Given exercise: Repeat, exactly, the run of lines that opens with the line containing "if thing.Shape.isNull() or" and closes with the line containing "record = json.load(file)", and leave all other lines out.

Entries with model source code
— start —

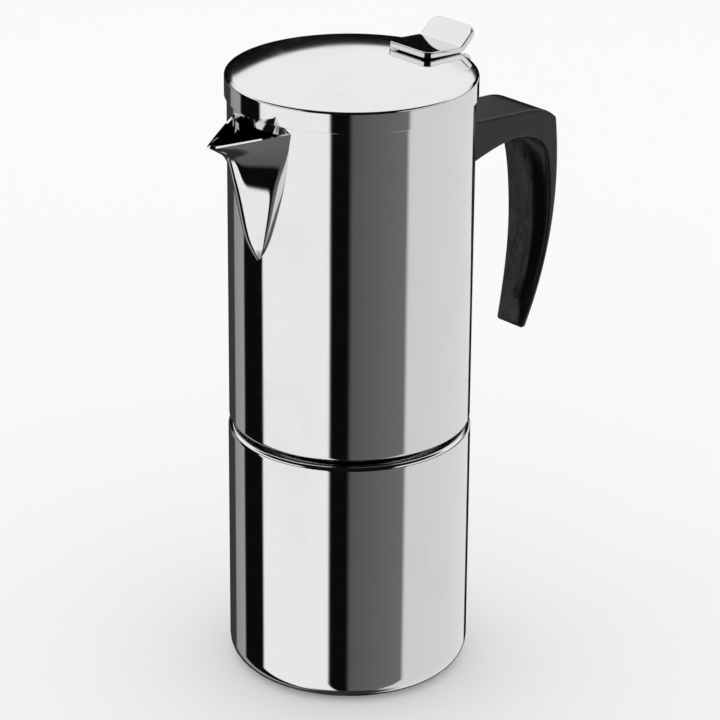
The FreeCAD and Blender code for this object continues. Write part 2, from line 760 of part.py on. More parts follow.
def knuckle_and_web():
    """The lid's half of the hinge: a barrel on the pin and a web to the skirt."""
    half = dims.knuckle_width.value / 2
    x = dims.hinge_x.value
    z = dims.hinge_z.value
    width = dims.knuckle_width.value
    barrel = Part.makeCylinder(dims.knuckle_radius.value, width, Vector(x, -half, z),
                               Vector(0, 1, 0))
    web = Part.makeBox(x - 44.0, width, 2.4, Vector(44.0, -half, z + 0.6))
    bore = Part.makeCylinder(dims.pin_radius.value + dims.pin_play.value, width + 2,
                             Vector(x, -half - 1, z), Vector(0, 1, 0))
    skirt = pot_cylinder(dims.lid_radius)
    return feature("lid_knuckle", barrel.fuse(web).cut(skirt).cut(bore).removeSplitter())


def hinge_bracket():
    """A U of sheet steel welded to the collector: a back and two ears that hold the pin."""
    x = dims.hinge_x.value
    z = dims.hinge_z.value
    inner = dims.knuckle_width.value / 2 + dims.ear_gap.value
    outer = inner + dims.ear_sheet.value
    low = dims.bracket_bottom.value
    top = dims.bracket_top.value
    wall = dims.collector_radius.value
    eye = dims.knuckle_radius.value + 0.4
    back = Part.makeBox(4.0, 2 * outer, top - low, Vector(wall - 2.4, -outer, low))
    bracket = back
    for start in (inner, -outer):
        side = Part.makePolygon([Vector(wall - 1.5, start, low), Vector(wall + 3.4, start, low),
                                 Vector(x + eye, start, z - 7.0), Vector(x + eye, start, z),
                                 Vector(x - eye, start, z), Vector(x - eye, start, top),
                                 Vector(wall - 1.5, start, top), Vector(wall - 1.5, start, low)])
        plate = Part.Face(side).extrude(Vector(0, outer - inner, 0))
        end = Part.makeCylinder(eye, outer - inner, Vector(x, start, z), Vector(0, 1, 0))
        bracket = bracket.fuse(plate).fuse(end)
    bore = Part.makeCylinder(dims.pin_radius.value + 0.02, 40, Vector(x, -20, z),
                             Vector(0, 1, 0))
    return feature("hinge_bracket",
                   bracket.cut(pot_cylinder(wall)).cut(bore).removeSplitter())


def hinge_pin():
    """A plain pin with two riveted heads."""
    x = dims.hinge_x.value
    z = dims.hinge_z.value
    half = dims.knuckle_width.value / 2 + dims.ear_gap.value + dims.ear_sheet.value
    along = Vector(0, 1, 0)
    shank = Part.makeCylinder(dims.pin_radius.value, 2 * half + 1.6, Vector(x, -half - 0.8, z),
                              along)
    heads = [Part.makeCylinder(2.3, 0.8, Vector(x, start, z), along)
             for start in (half, -half - 0.8)]
    return feature("hinge_pin", shank.fuse(heads).removeSplitter())


# ---------------------------------------------------------------- handle

def side_outline():
    """The handle seen from the side: a deep arm, a round corner and a bowed grip."""
    wall = dims.collector_radius.value - 1.0
    top = dims.arm_top.value
    reach = dims.handle_reach.value + 1.0
    tip = dims.handle_tip.value
    turn_down = dims.handle_corner.value
    fall = math.atan2(dims.arm_drop.value, reach - wall - turn_down)
    corner_x = reach - turn_down
    corner_z = top - dims.arm_drop.value
    round_off = turn_down / (1 - math.sin(fall))
    centre = Vector(reach - round_off, 0, corner_z - round_off * math.cos(fall))

    def at(x, z):
        return Vector(x, 0, z)

    def on_corner(angle):
        return centre + Vector(math.cos(angle), 0, math.sin(angle)) * round_off
    corner_start = at(corner_x, corner_z)
    corner = Part.Arc(corner_start, on_corner(math.pi / 4), on_corner(0)).toShape()
    inner = Part.BSplineCurve()
    inner.interpolate([at(83.0, tip), at(88.8, tip + 19), at(91.8, tip + 36), at(92.2, tip + 52),
                       at(90.6, tip + 67), at(86.6, tip + 76.6), at(79.0, tip + 80.6),
                       at(62.0, tip + 80.0), at(wall, tip + 75.2)])
    return Part.Wire([
        Part.makeLine(at(wall, top), corner_start), corner,
        Part.makeLine(on_corner(0), at(reach, tip)), Part.makeLine(at(reach, tip), at(83.0, tip)),
        inner.toShape(), Part.makeLine(at(wall, tip + 75.2), at(wall, top))])


def crowned_section(share):
    """The handle seen from above at a share of its height: flat sides and a crowned back."""
    top = dims.arm_top.value + 1.0
    tip = dims.handle_tip.value - 1.0
    height = top + (tip - top) * share
    half = (dims.tip_half.value
            + (dims.handle_half.value - dims.tip_half.value) * (1 - share ** 2.5))
    bow = 4 * 6.3 * share * (1 - share)
    side = dims.handle_reach.value - 7.7 - 7.3 * share + bow
    crown = side + 1.6 + half * 0.25

    def at(x, y):
        return Vector(x, y, height)
    return Part.Wire([
        Part.makeLine(at(40.0, -half), at(side, -half)),
        Part.Arc(at(side, -half), at(crown, 0), at(side, half)).toShape(),
        Part.makeLine(at(side, half), at(40.0, half)),
        Part.makeLine(at(40.0, half), at(40.0, -half))])


def handle():
    """The side outline and the crowned taper, taken together, with a slot for the tang."""
    half = dims.handle_half.value + 1.0
    slab = Part.Face(side_outline()).extrude(Vector(0, 2 * half, 0))
    slab.translate(Vector(0, -half, 0))
    taper = Part.makeLoft([crowned_section(step / 6) for step in range(7)], True, False)
    grip = slab.common(taper).cut(pot_cylinder(dims.collector_radius)).removeSplitter()
    wall = dims.collector_radius.value

    def off_the_wall(edge):
        return all(math.hypot(v.Point.x, v.Point.y) > wall + 0.5 for v in edge.Vertexes)
    soft = [edge for edge in grip.Edges if off_the_wall(edge)]
    grip = grip.makeFillet(1.2, soft)
    low = dims.handle_tip.value + 60.0
    ledge = dims.tang_bottom.value - 1.6
    head_hole = Part.makeCylinder(3.8, ledge - low, Vector(screw_place(), 0, low))
    shank_hole = Part.makeCylinder(dims.screw_radius.value + 0.1, ledge + 2.0 - low,
                                   Vector(screw_place(), 0, low))
    return feature("handle", grip.cut(tang_box(0.1)).cut(head_hole).cut(shank_hole))


def screw_place():
    """How far from the pot's axis the handle's screw stands."""
    return dims.collector_radius.value + 9.0


def tang_box(play):
    width = dims.tang_width.value + 2 * play
    return Part.makeBox(dims.tang_length.value + 1.0 + play, width,
                        dims.tang_height.value + 2 * play,
                        Vector(dims.collector_radius.value - 1.0, -width / 2,
                               dims.tang_bottom.value - play))


def handle_tang():
    """The steel bar welded to the collector that the handle is pushed over and screwed to."""
    hole = Part.makeCylinder(dims.screw_radius.value, 40,
                             Vector(screw_place(), 0, dims.tang_bottom.value - 10))
    tang = tang_box(0.0).cut(pot_cylinder(dims.collector_radius))
    return feature("handle_tang", tang.cut(hole))


def handle_screw():
    """A pan-head screw that comes up through the arm into the tang."""
    head_top = dims.tang_bottom.value - 1.6
    head = Part.makeCylinder(3.5, 2.0, Vector(screw_place(), 0, head_top - 2.0))
    rim = [edge for edge in head.Edges if isinstance(edge.Curve, Part.Circle)
           and edge.Curve.Center.z < head_top - 1]
    head = head.makeFillet(0.9, rim)
    shank = Part.makeCylinder(dims.screw_radius.value, dims.tang_height.value + 0.6,
                              Vector(screw_place(), 0, head_top))
    slot = Part.makeBox(8, 0.9, 0.9, Vector(screw_place() - 4, -0.45, head_top - 2.0))
    return feature("handle_screw", head.fuse(shank).cut(slot).removeSplitter())


# ---------------------------------------------------------------- the whole pot

PIECES = (boiler_shell, valve_washer, valve_body, valve_nut, valve_pin, valve_spring, funnel_cup,
          funnel_stem, funnel_plate, gasket, filter_plate, collector_floor, thread_collar,
          riser_column, column_cap, spout, lid_disc, thumb_lever, knuckle_and_web,
          hinge_bracket, hinge_pin, handle, handle_tang, handle_screw)
for piece in PIECES:
    node(piece())
node(open_to_spout(collector_shell()))
doc.recompute()

for thing in doc.Objects:
    if "Invalid" in thing.State or "Error" in thing.State:
        raise RuntimeError(f"{thing.Name} did not build: {thing.State}")
shapes = {}
for name in node_names:
    thing = doc.getObject(name)
    if thing.Shape.isNull() or not thing.Shape.isValid():
        raise RuntimeError(f"{thing.Label} is not a sound solid")
    shapes[thing.Label] = thing.Shape

os.makedirs("parts", exist_ok=True)
for label, shape in shapes.items():
    shape.exportStep(f"parts/{label}.step")
    box = shape.optimalBoundingBox()
    print(f"{label:18s} {len(shape.Solids)} solid {shape.Volume / 1000:8.2f} cm3  "
          f"x {box.XMin:6.1f} {box.XMax:6.1f}  y {box.YMin:6.1f} {box.YMax:6.1f}  "
          f"z {box.ZMin:6.1f} {box.ZMax:6.1f}")
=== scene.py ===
# %% [markdown]
# # A stove-top coffee pot in polished steel
#
# The pot is three vessels in one stack: a boiler, a funnel of ground coffee hanging in its neck, and a
# collector that screws on top. The CAD frame already holds every piece at its real size and place. Here
# each piece gets the skin that the eye judges: mirror-bright sheet steel, satin steel inside, and a black
# handle.

# %% Load the frame
import json
import math

import bmesh
import bpy
from mathutils import Matrix, Vector


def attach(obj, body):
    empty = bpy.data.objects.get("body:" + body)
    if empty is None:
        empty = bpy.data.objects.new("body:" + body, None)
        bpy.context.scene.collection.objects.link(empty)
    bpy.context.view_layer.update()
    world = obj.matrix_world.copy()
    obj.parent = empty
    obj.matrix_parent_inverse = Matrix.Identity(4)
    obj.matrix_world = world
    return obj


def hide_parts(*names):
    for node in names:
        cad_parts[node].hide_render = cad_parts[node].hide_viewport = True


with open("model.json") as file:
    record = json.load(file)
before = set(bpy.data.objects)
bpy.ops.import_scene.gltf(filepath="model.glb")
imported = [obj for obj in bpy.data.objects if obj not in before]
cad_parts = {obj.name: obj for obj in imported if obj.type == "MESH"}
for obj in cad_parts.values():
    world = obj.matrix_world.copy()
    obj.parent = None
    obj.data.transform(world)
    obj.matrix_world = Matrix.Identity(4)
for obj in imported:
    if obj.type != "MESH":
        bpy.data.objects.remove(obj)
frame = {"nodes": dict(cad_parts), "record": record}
scene = bpy.context.scene
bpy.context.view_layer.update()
MM = 0.001
BODY_OF = {node: body for body, nodes in frame["record"]["behaviour"]["bodies"].items() for node in nodes}
SLOT_OF = {part["node"]: part["material_slot"] for part in frame["record"]["subparts"]}

# %% [markdown]
# ## The camera
#
# A long lens from a little over a metre away, looking down at the lid. A long lens keeps the upright
# sides of the pot parallel, which is how a catalogue shows a cylinder.

# %% The camera
VIEW_SIDE = math.radians(42.5)
VIEW_DISTANCE = 1139.3 * MM
VIEW_HEIGHT = 605.8 * MM
VIEW_PITCH = math.radians(23.08)
VIEW_YAW = math.radians(0.19)
VIEW_ROLL = math.radians(0.44)
LENS = 166.5
SENSOR = 36.0
FAR_CLIP = 50.0

across = Vector((math.cos(VIEW_SIDE), -math.sin(VIEW_SIDE), 0))
away = Vector((math.sin(VIEW_SIDE), math.cos(VIEW_SIDE), 0))
forward = ((across * math.sin(VIEW_YAW) + away * math.cos(VIEW_YAW)) * math.cos(VIEW_PITCH)
           - Vector((0, 0, 1)) * math.sin(VIEW_PITCH))
level = (across * math.cos(VIEW_YAW) - away * math.sin(VIEW_YAW)).normalized()
upright = level.cross(forward)
right = level * math.cos(VIEW_ROLL) + upright * math.sin(VIEW_ROLL)
top = upright * math.cos(VIEW_ROLL) - level * math.sin(VIEW_ROLL)

camera = bpy.data.objects.new("camera", bpy.data.cameras.new("camera"))
scene.collection.objects.link(camera)
camera.data.sensor_width = SENSOR
camera.data.lens = LENS
camera.data.clip_end = FAR_CLIP
turn = Matrix((right, top, -forward)).transposed().to_4x4()
camera.matrix_world = Matrix.Translation(Vector((0, 0, VIEW_HEIGHT)) - away * VIEW_DISTANCE) @ turn
scene.camera = camera
scene.view_settings.view_transform = "Standard"
print("camera at", [round(c, 3) for c in camera.location])

# %% [markdown]
# ## Shader maths
#
# Finishes are sums and products of a few noises. A small class wraps a socket, so that those sums can be
# written as ordinary Python and each operator adds its Math node.

# %% A socket that can be added and multiplied
class Value:
    def __init__(self, paint, socket):
        self.paint = paint
        self.socket = socket

    def _math(self, operation, left, right):
        return self.paint.node("ShaderNodeMath", {"operation": operation}, left, right)

    def __add__(self, other):
        return self._math("ADD", self, other)

    def __sub__(self, other):
        return self._math("SUBTRACT", self, other)

    def __rsub__(self, other):
        return self._math("SUBTRACT", other, self)

    def __mul__(self, other):
        return self._math("MULTIPLY", self, other)

    def __truediv__(self, other):
        return self._math("DIVIDE", self, other)

    __radd__ = __add__
    __rmul__ = __mul__


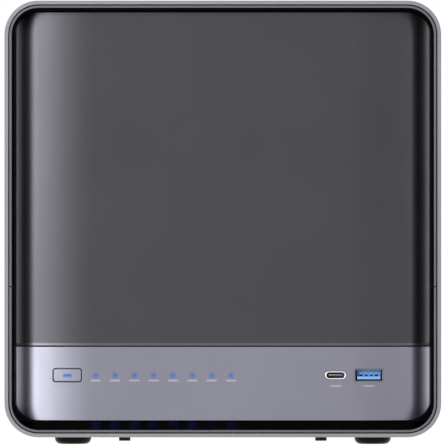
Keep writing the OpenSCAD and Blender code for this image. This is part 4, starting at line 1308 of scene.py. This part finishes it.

— end —

Task result:
    if thing.Shape.isNull() or not thing.Shape.isValid():
        raise RuntimeError(f"{thing.Label} is not a sound solid")
    shapes[thing.Label] = thing.Shape

os.makedirs("parts", exist_ok=True)
for label, shape in shapes.items():
    shape.exportStep(f"parts/{label}.step")
    box = shape.optimalBoundingBox()
    print(f"{label:18s} {len(shape.Solids)} solid {shape.Volume / 1000:8.2f} cm3  "
          f"x {box.XMin:6.1f} {box.XMax:6.1f}  y {box.YMin:6.1f} {box.YMax:6.1f}  "
          f"z {box.ZMin:6.1f} {box.ZMax:6.1f}")
=== scene.py ===
# %% [markdown]
# # A stove-top coffee pot in polished steel
#
# The pot is three vessels in one stack: a boiler, a funnel of ground coffee hanging in its neck, and a
# collector that screws on top. The CAD frame already holds every piece at its real size and place. Here
# each piece gets the skin that the eye judges: mirror-bright sheet steel, satin steel inside, and a black
# handle.

# %% Load the frame
import json
import math

import bmesh
import bpy
from mathutils import Matrix, Vector


def attach(obj, body):
    empty = bpy.data.objects.get("body:" + body)
    if empty is None:
        empty = bpy.data.objects.new("body:" + body, None)
        bpy.context.scene.collection.objects.link(empty)
    bpy.context.view_layer.update()
    world = obj.matrix_world.copy()
    obj.parent = empty
    obj.matrix_parent_inverse = Matrix.Identity(4)
    obj.matrix_world = world
    return obj


def hide_parts(*names):
    for node in names:
        cad_parts[node].hide_render = cad_parts[node].hide_viewport = True


with open("model.json") as file:
    record = json.load(file)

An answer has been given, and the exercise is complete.